CHALLENGE: Could you output each line of the data that follows exactly?

PROVIDED DATA:
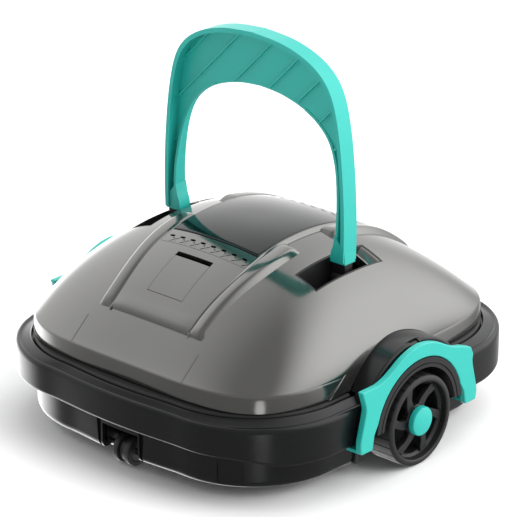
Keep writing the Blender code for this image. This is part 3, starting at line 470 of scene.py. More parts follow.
def make_shell():
    rings = [dome_ring(DOME_X - 0.8, DOME_Y - 0.8, DOME_POWER, SHELL_BOTTOM),
             dome_ring(DOME_X - 0.1, DOME_Y - 0.1, DOME_POWER, SHELL_BOTTOM + 0.7)]
    for z, inset in ((80, 0.1), (84, 0.25), (88, 0.5), (89.6, 0.62), (90.6, 0.75), (91.3, 1.0)):
        rings.append(dome_ring(DOME_X - inset, DOME_Y - inset, DOME_POWER, z))
    levels = [0.004, 0.010, 0.02, 0.035, 0.055, 0.08] + steps(0.11, 0.95, 42) + [0.965, 0.978, 0.988, 0.994, 0.998]
    for h in levels:
        across, along_y, power = level(h)
        rings.append(dome_ring(across, along_y, power, SKIRT_TOP + DOME_RISE * h))
    inner = []
    for h in [0.0] + steps(0.05, 0.95, 14) + [0.98]:
        across, along_y, power = level(h)
        z = SKIRT_TOP + (DOME_RISE - WALL) * h
        inner.append(dome_ring(max(across - WALL, 2), max(along_y - WALL, 2), power, z))
    inner.append(dome_ring(DOME_X - WALL, DOME_Y - WALL, DOME_POWER, SHELL_BOTTOM))
    inner.sort(key=lambda ring: -ring[0].z)
    bm = bmesh.new()
    rows = [[bm.verts.new(point * MM) for point in ring] for ring in rings]
    inside = [[bm.verts.new(point * MM) for point in ring] for ring in inner]
    count = len(rings[0])
    for chain in (rows, inside):
        for low, high in zip(chain, chain[1:]):
            for i in range(count):
                j = (i + 1) % count
                bm.faces.new((low[i], low[j], high[j], high[i]))
    for i in range(count):
        j = (i + 1) % count
        bm.faces.new((rows[0][i], rows[0][j], inside[-1][j], inside[-1][i]))
    bm.faces.new(rows[-1])
    bm.faces.new(inside[0])
    shell = from_bmesh("shell_skin", bm)
    cutters = []
    for _, sx in SIDES:
        x_low, x_high = span(sx, BULGE_IN - GAP, 190)
        cutters.append(cylinder("X", (0, 0, AXLE_Z), BULGE_RADIUS + GAP, x_low, x_high, 128))
        x_low, x_high = span(sx, *SLOT_X)
        cutters.append(box((x_low, SLOT_Y[0], 100), (x_high, SLOT_Y[1], 200)))
    for y_low, y_high in ((-67, -57), (62, 70)):
        cutters.append(box((-43, y_low, 120), (43, y_high, 200)))
    cutters.append(box((-HATCH_HALF, HATCH_LOW_Y, 100), (HATCH_HALF, HATCH_HIGH_Y, 200)))
    for x in (-62.0, 62.0):
        crease = sheet("cutter", [x - 0.3, x, x + 0.3], steps(-160.5, -140.0, 24), 5.0, -0.4)
        cutters.append(drape(crease))
    cut(shell, *cutters)
    piece(shell, "hull", "grey_shell", "top_shell", angle=28)


def cover_half(y):
    return COVER_X + (COVER_FRONT_X - COVER_X) * smoothstep(0.5, 1.0, abs(y) / COVER_Y)


def bar_outer(y):
    return 66.0 - 8.0 * smoothstep(0.35, 1.0, abs(y) / COVER_Y)


BAR_FRONT, BAR_TOP = 131.0, 21.0
SPINE_SIDE = ((-1.4, 3.3, 3.3), (-0.7, 3.15, 3.1), (-0.2, 2.6, 2.2), (0.1, 2.4, 1.2), (0.6, 2.6, 0.2),
              (1.4, 3.4, -0.7), (2.8, 4.0, -1.2))
BAR_SIDE = ((-9.0, 4.5), (-6.5, 4.9), (-4.5, 4.8), (-3.0, 4.1), (-1.8, 2.9), (-0.8, 1.3), (0.0, -0.3),
            (0.8, -1.4))


def spine_columns(y):
    half, outer = cover_half(y), bar_outer(y)
    inner = [half + offset for offset, _, _ in SPINE_SIDE]
    bars = [outer + offset for offset, _ in BAR_SIDE]
    flat = steps(0, half - 6, 7)
    right = flat + inner + bars
    return [-x for x in reversed(right[1:])] + right


def rounded(share):
    """A quarter circle's rise: 0 at 0 and below, 1 at 1."""
    return math.sqrt(max(1 - (1 - max(share, 0.0)) ** 2, 0.0))


def spine_height(x, y):
    """Height of the cover and its two side bars over the dome."""
    a, half, outer = abs(x), cover_half(y), bar_outer(y)
    reach = abs(y)
    front = COVER_Y + 1.2 - reach
    lip = 3.3 + 0.7 * smoothstep(13.0, 5.0, front) * smoothstep(half + 1, half - 9, a)
    if front < 3.2:
        drop = 1 - max(front, 0.0) / 3.2
        lip -= (lip + 1.4) * (1 - math.sqrt(max(1 - drop * drop, 0.0)))
    top = lip
    bar_in = min((BAR_FRONT + 1.0 - reach) / 4.5, 1.0)
    bar_out = min((reach - BAR_TOP) / 9.0, 1.0)
    share = rounded(bar_in) * rounded(bar_out)
    inner = [half + offset for offset, _, _ in SPINE_SIDE]
    xs = [0.0] + inner + [outer + offset for offset, _ in BAR_SIDE]
    with_bar = [top] * 3 + [height for _, height, _ in SPINE_SIDE[2:]] + [height for _, height in BAR_SIDE]
    plain = [top] * 3 + [height for _, _, height in SPINE_SIDE[2:]] + [-1.4] * len(BAR_SIDE)
    bar = float(np.interp(a, xs, with_bar))
    bare = float(np.interp(a, xs, plain))
    height = bare + (bar - bare) * share
    return min(height, top + 6) if a <= half - 0.7 else min(height, bar if reach < BAR_FRONT else height)


def make_spine():
    ends = [-133.4, -132.9, -132.4, -131.9, -131.3, -130.6, -129.8, -128.8, -127.6, -126.2, -124.6, -122.8, -121.0]
    middle = steps(-119, 119, 96)
    ys = ends + middle + [-y for y in reversed(ends)]
    spine = drape(sheet("spine_cover", spine_columns, ys, spine_height, -1.9))
    cut(spine, box((-47.1, VENT_FRONT_Y[0] - GAP, 100), (47.1, 72, 200)),
        box((-19.55, HATCH_LOW_Y, 100), (19.55, HATCH_HIGH_Y, 200)))
    piece(spine, "hull", "grey_shell", "centre_cover", angle=40, weighted=False)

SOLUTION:
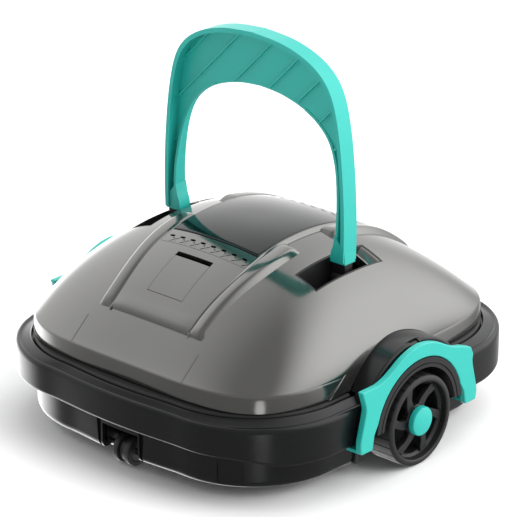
Keep writing the Blender code for this image. This is part 3, starting at line 470 of scene.py. More parts follow.
def make_shell():
    rings = [dome_ring(DOME_X - 0.8, DOME_Y - 0.8, DOME_POWER, SHELL_BOTTOM),
             dome_ring(DOME_X - 0.1, DOME_Y - 0.1, DOME_POWER, SHELL_BOTTOM + 0.7)]
    for z, inset in ((80, 0.1), (84, 0.25), (88, 0.5), (89.6, 0.62), (90.6, 0.75), (91.3, 1.0)):
        rings.append(dome_ring(DOME_X - inset, DOME_Y - inset, DOME_POWER, z))
    levels = [0.004, 0.010, 0.02, 0.035, 0.055, 0.08] + steps(0.11, 0.95, 42) + [0.965, 0.978, 0.988, 0.994, 0.998]
    for h in levels:
        across, along_y, power = level(h)
        rings.append(dome_ring(across, along_y, power, SKIRT_TOP + DOME_RISE * h))
    inner = []
    for h in [0.0] + steps(0.05, 0.95, 14) + [0.98]:
        across, along_y, power = level(h)
        z = SKIRT_TOP + (DOME_RISE - WALL) * h
        inner.append(dome_ring(max(across - WALL, 2), max(along_y - WALL, 2), power, z))
    inner.append(dome_ring(DOME_X - WALL, DOME_Y - WALL, DOME_POWER, SHELL_BOTTOM))
    inner.sort(key=lambda ring: -ring[0].z)
    bm = bmesh.new()
    rows = [[bm.verts.new(point * MM) for point in ring] for ring in rings]
    inside = [[bm.verts.new(point * MM) for point in ring] for ring in inner]
    count = len(rings[0])
    for chain in (rows, inside):
        for low, high in zip(chain, chain[1:]):
            for i in range(count):
                j = (i + 1) % count
                bm.faces.new((low[i], low[j], high[j], high[i]))
    for i in range(count):
        j = (i + 1) % count
        bm.faces.new((rows[0][i], rows[0][j], inside[-1][j], inside[-1][i]))
    bm.faces.new(rows[-1])
    bm.faces.new(inside[0])
    shell = from_bmesh("shell_skin", bm)
    cutters = []
    for _, sx in SIDES:
        x_low, x_high = span(sx, BULGE_IN - GAP, 190)
        cutters.append(cylinder("X", (0, 0, AXLE_Z), BULGE_RADIUS + GAP, x_low, x_high, 128))
        x_low, x_high = span(sx, *SLOT_X)
        cutters.append(box((x_low, SLOT_Y[0], 100), (x_high, SLOT_Y[1], 200)))
    for y_low, y_high in ((-67, -57), (62, 70)):
        cutters.append(box((-43, y_low, 120), (43, y_high, 200)))
    cutters.append(box((-HATCH_HALF, HATCH_LOW_Y, 100), (HATCH_HALF, HATCH_HIGH_Y, 200)))
    for x in (-62.0, 62.0):
        crease = sheet("cutter", [x - 0.3, x, x + 0.3], steps(-160.5, -140.0, 24), 5.0, -0.4)
        cutters.append(drape(crease))
    cut(shell, *cutters)
    piece(shell, "hull", "grey_shell", "top_shell", angle=28)


def cover_half(y):
    return COVER_X + (COVER_FRONT_X - COVER_X) * smoothstep(0.5, 1.0, abs(y) / COVER_Y)


def bar_outer(y):
    return 66.0 - 8.0 * smoothstep(0.35, 1.0, abs(y) / COVER_Y)


BAR_FRONT, BAR_TOP = 131.0, 21.0
SPINE_SIDE = ((-1.4, 3.3, 3.3), (-0.7, 3.15, 3.1), (-0.2, 2.6, 2.2), (0.1, 2.4, 1.2), (0.6, 2.6, 0.2),
              (1.4, 3.4, -0.7), (2.8, 4.0, -1.2))
BAR_SIDE = ((-9.0, 4.5), (-6.5, 4.9), (-4.5, 4.8), (-3.0, 4.1), (-1.8, 2.9), (-0.8, 1.3), (0.0, -0.3),
            (0.8, -1.4))


def spine_columns(y):
    half, outer = cover_half(y), bar_outer(y)
    inner = [half + offset for offset, _, _ in SPINE_SIDE]
    bars = [outer + offset for offset, _ in BAR_SIDE]
    flat = steps(0, half - 6, 7)
    right = flat + inner + bars
    return [-x for x in reversed(right[1:])] + right


def rounded(share):
    """A quarter circle's rise: 0 at 0 and below, 1 at 1."""
    return math.sqrt(max(1 - (1 - max(share, 0.0)) ** 2, 0.0))


def spine_height(x, y):
    """Height of the cover and its two side bars over the dome."""
    a, half, outer = abs(x), cover_half(y), bar_outer(y)
    reach = abs(y)
    front = COVER_Y + 1.2 - reach
    lip = 3.3 + 0.7 * smoothstep(13.0, 5.0, front) * smoothstep(half + 1, half - 9, a)
    if front < 3.2:
        drop = 1 - max(front, 0.0) / 3.2
        lip -= (lip + 1.4) * (1 - math.sqrt(max(1 - drop * drop, 0.0)))
    top = lip
    bar_in = min((BAR_FRONT + 1.0 - reach) / 4.5, 1.0)
    bar_out = min((reach - BAR_TOP) / 9.0, 1.0)
    share = rounded(bar_in) * rounded(bar_out)
    inner = [half + offset for offset, _, _ in SPINE_SIDE]
    xs = [0.0] + inner + [outer + offset for offset, _ in BAR_SIDE]
    with_bar = [top] * 3 + [height for _, height, _ in SPINE_SIDE[2:]] + [height for _, height in BAR_SIDE]
    plain = [top] * 3 + [height for _, _, height in SPINE_SIDE[2:]] + [-1.4] * len(BAR_SIDE)
    bar = float(np.interp(a, xs, with_bar))
    bare = float(np.interp(a, xs, plain))
    height = bare + (bar - bare) * share
    return min(height, top + 6) if a <= half - 0.7 else min(height, bar if reach < BAR_FRONT else height)


def make_spine():
    ends = [-133.4, -132.9, -132.4, -131.9, -131.3, -130.6, -129.8, -128.8, -127.6, -126.2, -124.6, -122.8, -121.0]
    middle = steps(-119, 119, 96)
    ys = ends + middle + [-y for y in reversed(ends)]
    spine = drape(sheet("spine_cover", spine_columns, ys, spine_height, -1.9))
    cut(spine, box((-47.1, VENT_FRONT_Y[0] - GAP, 100), (47.1, 72, 200)),
        box((-19.55, HATCH_LOW_Y, 100), (19.55, HATCH_HIGH_Y, 200)))
    piece(spine, "hull", "grey_shell", "centre_cover", angle=40, weighted=False)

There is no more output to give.